A baby gorilla claps her palms and leaps to the top of a wooden climbing frame. Another grip the hands of her keeper and swings head over heels with childlike exuberance. The pair plays in long grass in the shade of bamboo, fig and wild banana trees.
This is Ndeze and Ndakasi, symbols of hope in the struggle to save the imperilled mountain gorillas of Uganda, Rwanda and Congo.
The pair, orphaned in massacres that shocked the world in 2007, are settling into a new home and could soon be part of a new family.
Negotiations are under way to bring two adult gorillas from Rwanda to become their adoptive parents, with a view to returning the babies to the wild.
Innocent Mburanumwe, a warden at Virunga National Park in the Democratic Republic of Congo, said: “An adult male and female were sent to Rwanda during the instability here. We could bring them back and drop them all in a big area to form a family.”

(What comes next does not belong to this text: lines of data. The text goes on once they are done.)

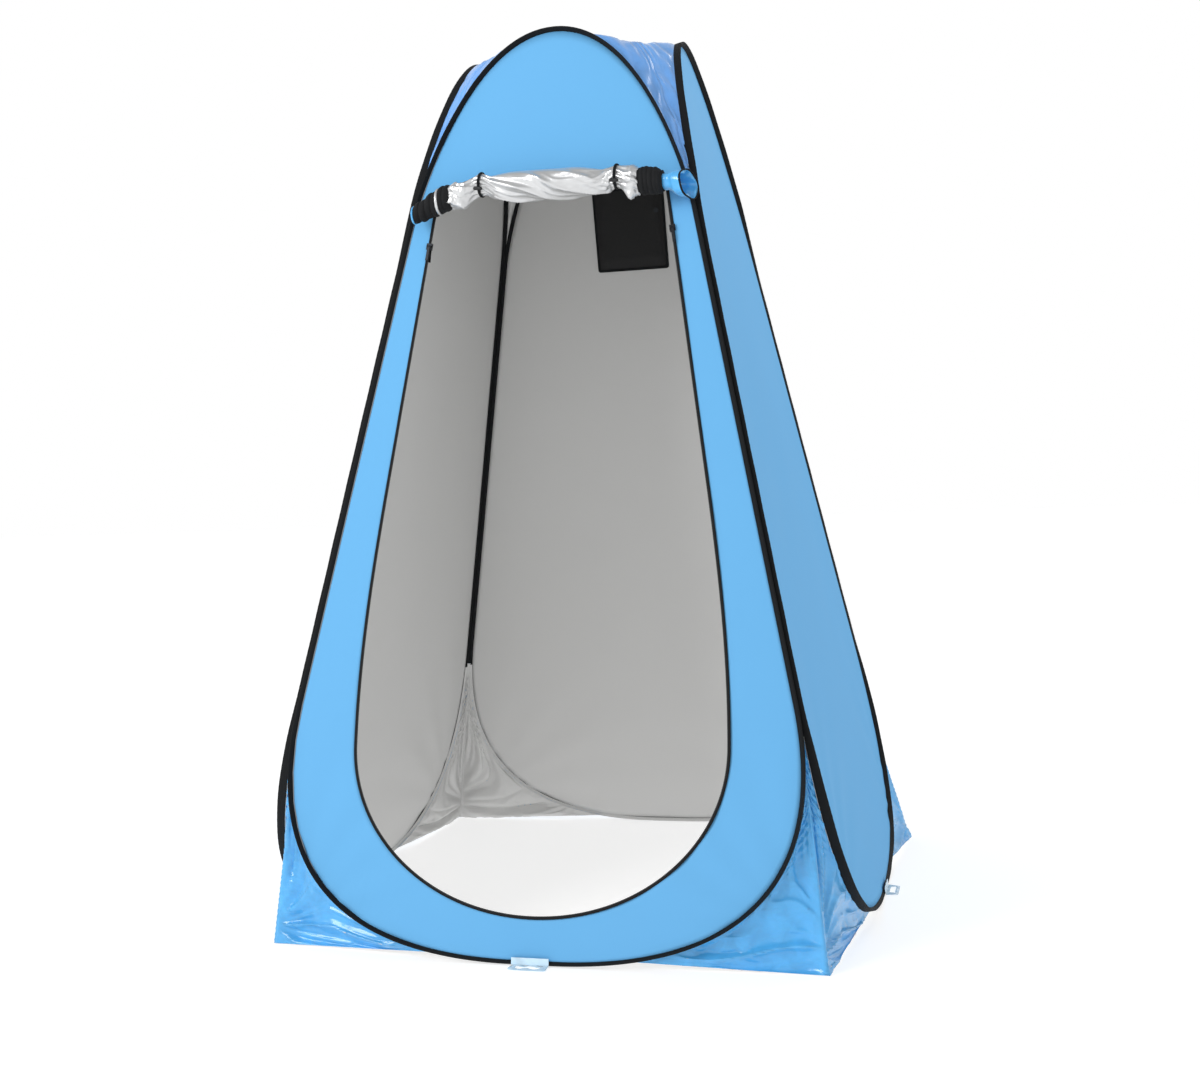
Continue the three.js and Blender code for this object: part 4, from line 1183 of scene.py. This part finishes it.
# ---- stage ----------------------------------------------------------------------------------------
class TENT_OT_stage(Operator):
    """Make the floor, the lights and the camera"""
    bl_idname = "tent.stage"
    bl_label = "Make stage"

    def execute(self, context):
        scene = context.scene
        scene.view_settings.view_transform = "Standard"
        size = 30.0
        data = bpy.data.meshes.new("floor")
        corners = [(-size, -size, 0), (size, -size, 0), (size, size, 0), (-size, size, 0)]
        data.from_pydata(corners, [], [(0, 1, 2, 3)])
        floor = bpy.data.objects.new("floor", data)
        scene.collection.objects.link(floor)
        made, tree, shader = new_material("studio_floor")
        shader.inputs["Base Color"].default_value = (0.5, 0.5, 0.5, 1)
        shader.inputs["Emission Color"].default_value = (1, 1, 1, 1)        # a lit white sweep
        shader.inputs["Emission Strength"].default_value = 0.64
        shader.inputs["Roughness"].default_value = 0.9
        data.materials.append(made)
        world = bpy.data.worlds.new("studio")
        scene.world = world
        world.use_nodes = True
        world.node_tree.nodes["Background"].inputs["Color"].default_value = (1, 1, 1, 1)
        tree = world.node_tree
        direction = add_node(tree, "ShaderNodeTexCoord")
        height = add_node(tree, "ShaderNodeSeparateXYZ", Vector=(direction, "Generated"))
        fall = add_node(tree, "ShaderNodeMapRange", Value=(height, "Z"), From_Min=0.42, From_Max=0.9,
                        To_Min=1.0, To_Max=0.4)
        tree.links.new(fall.outputs["Result"], tree.nodes["Background"].inputs["Strength"])
        self.area("key", (-2.8, -3.6, 2.9), (0, 0, 0.9), 2.0, 110)
        self.area("rim", (1.6, 2.6, 3.4), (0.2, 0, 1.6), 1.6, 30)
        self.camera(context)
        return {"FINISHED"}

    def area(self, name, place, aim, size, power):
        light = bpy.data.lights.new(name, "AREA")
        light.size, light.energy = size, power
        lamp = bpy.data.objects.new(name, light)
        bpy.context.scene.collection.objects.link(lamp)
        lamp.location = place
        forward = np.array(aim, float) - np.array(place, float)
        lamp.rotation_euler = aim_along(forward)
        return lamp

    def camera(self, context):
        """Low, a little right of the doorway, and turned a touch clockwise."""
        turn, pitch, roll = math.radians(15.1), math.radians(-2.26), math.radians(-2.03)
        data = bpy.data.cameras.new("camera")
        data.sensor_width = 36.0
        data.lens = 45.9
        camera = bpy.data.objects.new("camera", data)
        context.scene.collection.objects.link(camera)
        ahead = math.cos(pitch)
        forward = np.array([-math.sin(turn) * ahead, math.cos(turn) * ahead, math.sin(pitch)])
        level = np.array([math.cos(turn), math.sin(turn), 0.0])
        upright = np.cross(level, forward)
        right = level * math.cos(roll) + upright * math.sin(roll)
        up = -level * math.sin(roll) + upright * math.cos(roll)
        place = np.array([math.sin(turn) * 3.528, -math.cos(turn) * 3.528, 0.935])
        rows = [[right[i], up[i], -forward[i], place[i]] for i in range(3)]
        camera.matrix_world = Matrix(rows + [[0, 0, 0, 1]])
        context.scene.camera = camera


def aim_along(forward):
    """Euler angles that point a lamp's -z along a direction."""
    forward = forward / np.linalg.norm(forward)
    side = np.cross(forward, [0, 0, 1])
    side /= np.linalg.norm(side)
    up = np.cross(side, forward)
    return Matrix([[side[i], up[i], -forward[i]] for i in range(3)]).to_euler()


class TENT_PT_panel(Panel):
    """Lists the tent's settings and the steps that build it"""
    bl_label = "Privacy shower tent"
    bl_idname = "TENT_PT_panel"
    bl_space_type = "VIEW_3D"
    bl_region_type = "UI"
    bl_category = "Tent"

    def draw(self, context):
        for group in (context.scene.tent_sizes, context.scene.tent_colours):
            for name in group.__annotations__:
                self.layout.prop(group, name)
        for step in STEPS:
            self.layout.operator(step.bl_idname)


STEPS = (TENT_OT_stage, TENT_OT_materials, TENT_OT_walls, TENT_OT_gussets, TENT_OT_roof, TENT_OT_zip,
         TENT_OT_rolled_door, TENT_OT_pocket, TENT_OT_peg_tabs)
CLASSES = (TentColours, TentSizes) + STEPS + (TENT_PT_panel,)


def register():
    for item in CLASSES:
        bpy.utils.register_class(item)
    bpy.types.Scene.tent_colours = PointerProperty(type=TentColours)
    bpy.types.Scene.tent_sizes = PointerProperty(type=TentSizes)


def unregister():
    del bpy.types.Scene.tent_sizes
    del bpy.types.Scene.tent_colours
    for item in reversed(CLASSES):
        bpy.utils.unregister_class(item)


def main():
    register()
    bpy.ops.tent.stage()
    bpy.ops.tent.materials()
    bpy.ops.tent.walls()
    bpy.ops.tent.gussets()
    bpy.ops.tent.roof()
    bpy.ops.tent.zip()
    bpy.ops.tent.rolled_door()
    bpy.ops.tent.pocket()
    bpy.ops.tent.peg_tabs()


if __name__ == "__main__":
    main()
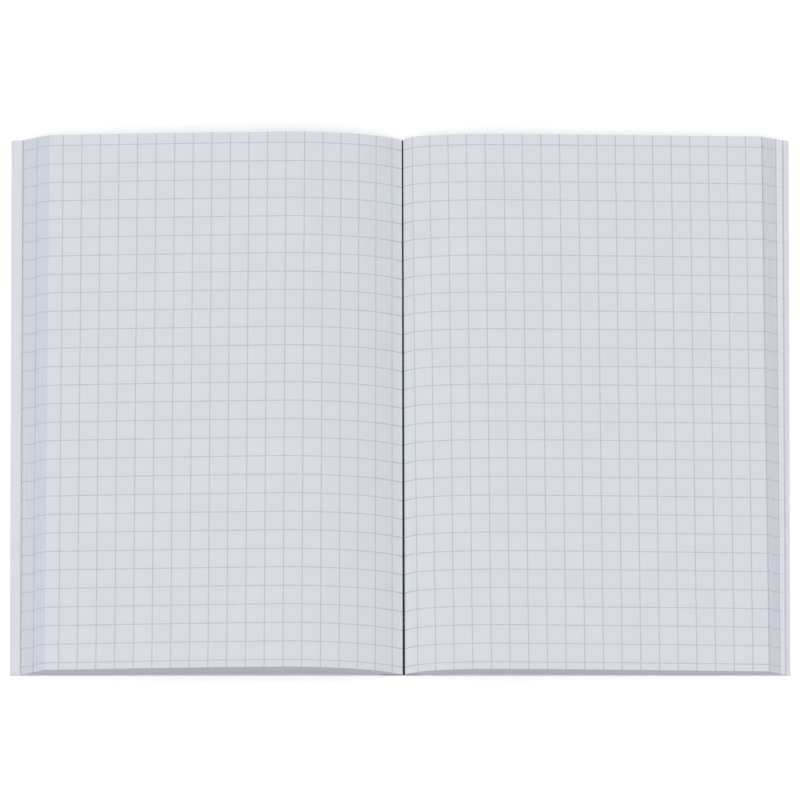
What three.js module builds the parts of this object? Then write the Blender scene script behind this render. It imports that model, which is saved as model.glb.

The return of the gorillas from Rwanda depends on the completion of the Senkwekwe Centre, a specially designed sanctuary for Ndeze and Ndakasi in a lush forest habitat in Virunga Park. The pair, each two and a half years old, moved there last December from a makeshift shelter in the city of Goma.
The babies lost their parents in a spate of killings that cost the lives of 10 gorillas in 2007. Ndeze was found, at two months old, clinging to her slaughtered mother’s breast.